Aims & Scope
The Marilyn Zurmuehlen Working Papers in Art Education publishes essays, scholarly articles, and images of art about the teaching, theory, and praxis of visual art annually. These works come from doctoral students in art education from top programs around the globe and are vetted through a presentation at the National Art Education Association’s annual conference.
According to Marilyn Zurmuehlen, the founding editor:
In October of 1982 a group of fourteen professionals in anthropology, sociology, linguistics, psychology, and education gathered for a symposium on children’s responses to a literate environment. A psychologist, Frank Smith organized the meeting. In the introduction Smith expressed concern that for the past two or three decades educational theory and, indeed, practice been dominated by theories from psychology. His intentions was to bring together as many of the prevailing views on literacy as practical constraints would allow. He was dismayed because professionals from various disciplines in the usual pursuit of careers are not aware of work across academic boundaries; the meeting and published proceedings are part of his effort to remedy parochial perspectives on a subject that touches everyone.

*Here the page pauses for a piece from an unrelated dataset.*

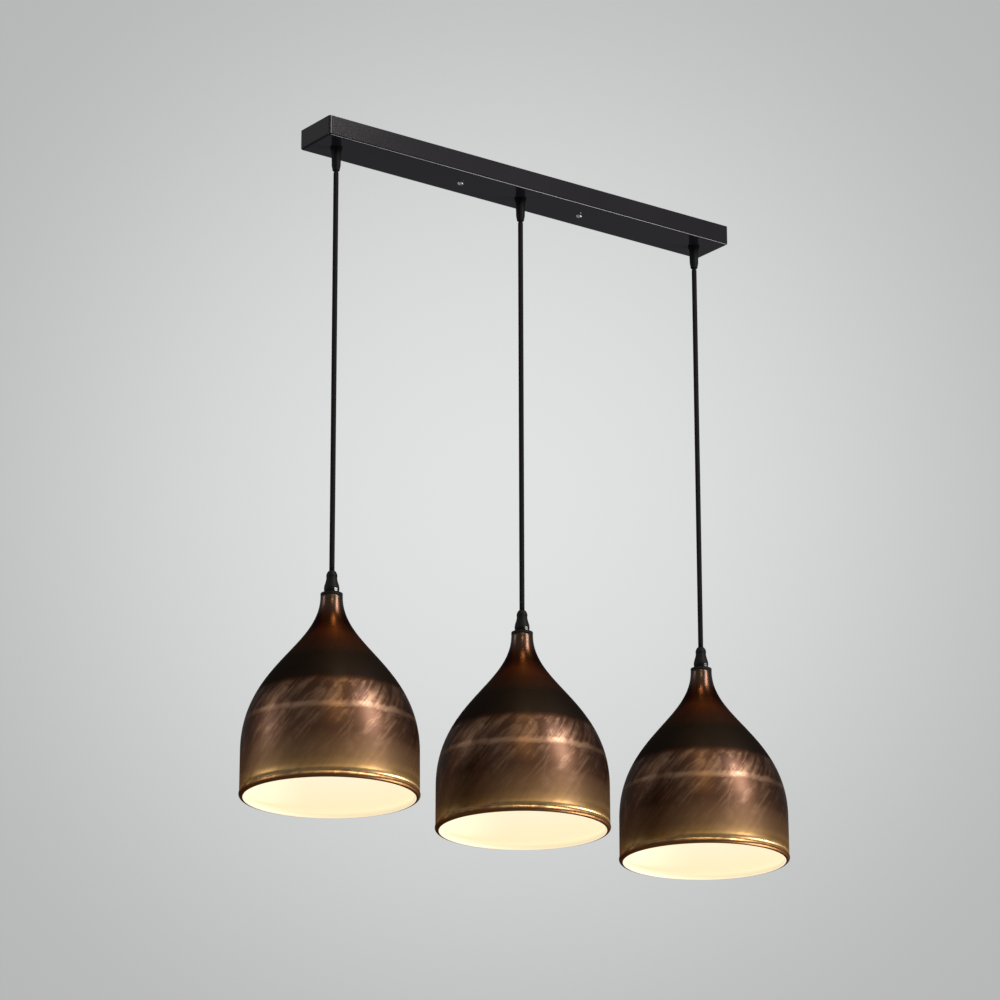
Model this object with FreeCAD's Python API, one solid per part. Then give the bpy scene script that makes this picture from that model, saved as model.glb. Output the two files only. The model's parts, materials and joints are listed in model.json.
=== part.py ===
import FreeCAD, Part
import math
import os

from FreeCAD import Vector

# Linear island pendant: a long ceiling canopy with three bell shades on cords.
# Millimetres. +Z is up, +X runs along the canopy, and the front is -Y.
# The origin is the middle of the mounting strap's top face, on the ceiling.

# ---- pendants ----
pendant_pitch = 265.0        # from one cord to the next
cord_drop = 510.0            # from the canopy's underside to the top of the lower grip
cord_radius = 3.0

# ---- canopy cover: a pressed tray, open side up ----
canopy_overhang = 30.0       # past each outer cord
canopy_length = 2 * (pendant_pitch + canopy_overhang)
canopy_width = 60.0
canopy_height = 24.0
canopy_sheet = 1.0
canopy_bend = 2.5            # outside radius of every bend

# ---- mounting strap on the ceiling ----
strap_length = 220.0
strap_width = 30.0
strap_sheet = 1.5
strap_corner = 4.0
slot_spacing = 120.0
slot_length = 20.0
slot_width = 5.2
supply_hole_radius = 6.0
cover_screw_spacing = 176.0
cover_screw_radius = 2.0
cover_screw_head_radius = 3.6
cover_screw_head_height = 2.4
cover_screw_head_round = 1.1
cover_screw_drive_width = 1.0
cover_screw_drive_reach = 2.2
cover_screw_drive_depth = 1.0
tapped_collar_radius = 3.4
tapped_collar_height = 2.5

# ---- canopy cord grip ----
stem_radius = 5.0            # M10 thread, also the nipple's
flange_radius = 7.0
flange_height = 2.0
sleeve_top_radius = 5.8
sleeve_low_radius = 5.2
sleeve_length = 20.0
mouth_radius = 4.1
mouth_taper = 6.0            # from the sleeve's end to the mouth
grip_bore_radius = 3.35
stem_height = 5.5            # above the cover's inner face
hex_flats = 14.0
nut_height = 3.0

# ---- terminal block and earth ----
block_centre_x = 27.0
pole_width = 10.0
pole_count = 3
block_depth = 18.0
block_height = 12.0
block_rib = 1.2              # width of the notch between two poles
block_notch = 2.4            # depth of the notch between two poles
clamp_radius = 2.6
clamp_bore_radius = 1.6
clamp_inset = 1.8            # from the block's face to the clamp's end
clamp_screw_radius = 1.5
clamp_screw_sink = 2.0
clamp_screw_slot = 0.6
earth_screw_x = -25.0
block_screw_x = 22.0         # between two poles
strap_screw_radius = 1.5
strap_screw_head_radius = 3.0
strap_screw_head_height = 2.0
wire_radius = 0.9
wire_ring = 1.45             # from the cord's axis to each wire's
wire_lane_y = -18.0
wire_lane_step = 2.4
wire_level = -5.0            # the left lamp's wires; the next lamp's lie a step lower
wire_level_step = 2.6
wire_entry = 2.0             # the last stretch, square to the block
tail_height = 9.0            # sheath's end, above the cover's inner face

# ---- lower cord grip ----
lower_grip_height = 26.0
lower_grip_foot_radius = 7.0
lower_grip_bulge_radius = 8.3
lower_grip_bulge_height = 8.5
lower_grip_waist_radius = 6.6
lower_grip_waist_height = 14.5
lower_grip_neck_radius = 6.3
lower_grip_neck_height = 20.0
lower_grip_crown_radius = 5.4
lower_grip_crown_height = 23.7
lower_grip_top_radius = 3.7
thread_depth = 8.0           # the nipple's length inside the grip
grip_screw_height = 3.0
grip_screw_seat = 7.1        # from the axis to the flat under the screw's head
grip_screw_radius = 1.5
grip_screw_head_radius = 2.2
grip_screw_head_height = 1.3
grip_screw_slot_width = 0.7
grip_screw_slot_depth = 0.9

# ---- shade ----
rim_radius = 100.0
shade_height = 234.0         # from the collar's top to the bottom of the rim
shade_wall = 1.2
neck_radius = 12.5
collar_height = 3.5
collar_round = 0.6
shoulder_radius = 99.1
shoulder_depth = 182.0       # below the collar's top
neck_draw = 60.0             # how far the neck runs straight on before it flares
shoulder_draw = 94.0         # the same for the shoulder, from the skirt upwards
bead_radius = 3.6            # the rolled rim's own section
bead_stand = 0.7             # how far the bead stands out past the wall
shade_hole_clearance = 0.2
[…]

In April of 1984 graduate students, their mentors and other interested individuals assembled a the National Art Education Association in Miami for the second year to share overviews of their research. What relationships might be observed between these two events? For one, it strikes me that the notion of a literate environment has some resemblance to that of an aesthetic environment; indeed the latter idea is so prevalent that we take for granted children’s teaching themselves to draw, while studies on children who teach themselves to read represent a rather radical conception for many who are involved in language arts. Thus, some of the participants in the literacy symposium looked to research in children’s drawings for theoretical grounding. Another similarity between the two groups is the intentions to bridge unusual distinctions. In the case of the Research Session for Graduate Students in Art Education, my concern is to bring together the different philosophies and methodologies that prevail in art education in North America. Smith’s organizational effort was directed toward an interdisciplinary confluence. While my focus might be described as inter-institutional one outcome of this session is the consciousness of the interdisciplinary involvements in art education. This observation is manifested in the papers that follow.
Readers of this issue of Working Papers in Art Education (now the Marilyn Zurmuehlen Working Papers in Art Education) certainly will recognize that the emerging professionals in our own field, as represented by these doctoral students, do, indeed, span a number of disciplines both in theoretical grounding and in their choice of research methodologies. Clearly, such diversity reflects the abundant variety of mentors and institutional milieus available to prospective graduate students in art education.
As mentors write of context for their student’s research those mentors also tell us much about their philosophical roots; and in the voices of students we may hear echoes of their mentors and , perhaps, of their universities. They ask familiar questions about classrooms, or textbooks, or artistic talent, or the relations of visual perception to art or the role of gender in shaping our learning, but the form of these queries is unique to each individual. Other explore less visited territories of individual histories, or specific art processes and traditions, or the poetics of aesthetics, yet the worlds of art from which these searches embark surely are familiar terrain to all of us.